One way to design a rule set is to start from the most basic, and build up. Consider for example:

‘If you can, then you can. If someone acts like they are doing something to you, react as if they are.’

What else do you need? That depends on what you want to achieve. It might also depend on your setting – if you want to run a superhero larp you may feel you need rules to define the character’s special powers.

Here is another example, taken from larp Serpent of Ash (available on the game bank):

‘Essentially, pain hurts and death kills. If you need to share off-game information, do it with statements that start with the word “Meta”. (For example: “Meta: I hit you”, after which the punch is performed through acting)’

The larp is mostly a discourse-based (or ‘emotion-orientated’ as I prefer to call it; through some characters have died in some runs of Serpent of Ash) so it does not need a detailed combat system. It has no defined way to resolve a ‘contest’ the way MET does; however given the nature of play this doesn’t normally pose a problem.

There is a drawback to these extremely minimalist rule sets, in that they can impose limits on what can be done. For example, health & safety limits become ‘hard limits’ since players have no way for the characters to do certain things without the players also doing them (e.g. jumping through a window). The ‘meta’ in Serpent of Ash clearly doesn’t offer a way to handle a massed gun battle.

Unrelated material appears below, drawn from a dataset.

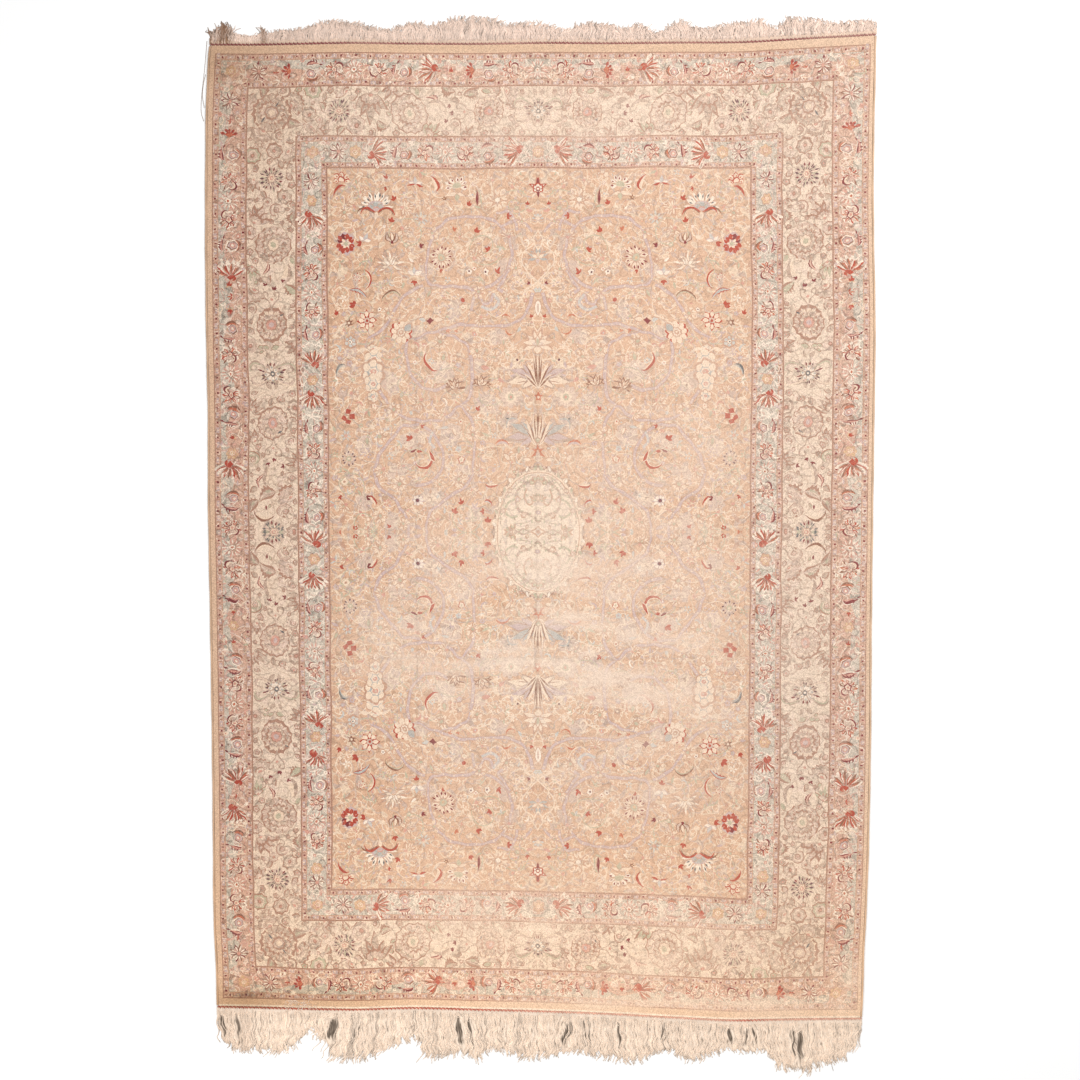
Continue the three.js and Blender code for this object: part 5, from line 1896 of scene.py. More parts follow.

My advice then when selects rules for your larp is:

    Start with the most minimalist rule set
  • Decide what you need a system for, and include it
  • Look back and what you have put together is consistent, and the payoff justifies the extra complexity
There two last points to consider:
  • For some players, high rules complexity may actually be seen as a good thing since they enjoy manipulating the complexity.
  • Conventions rather than rules. For example, having a ‘not here’ hand gesture or the convention that a shoulder massage represents in-character intimacy. Decide what conventions you want to use, and bear in mind that some may creep across from other larps even if you don’t decide to use them.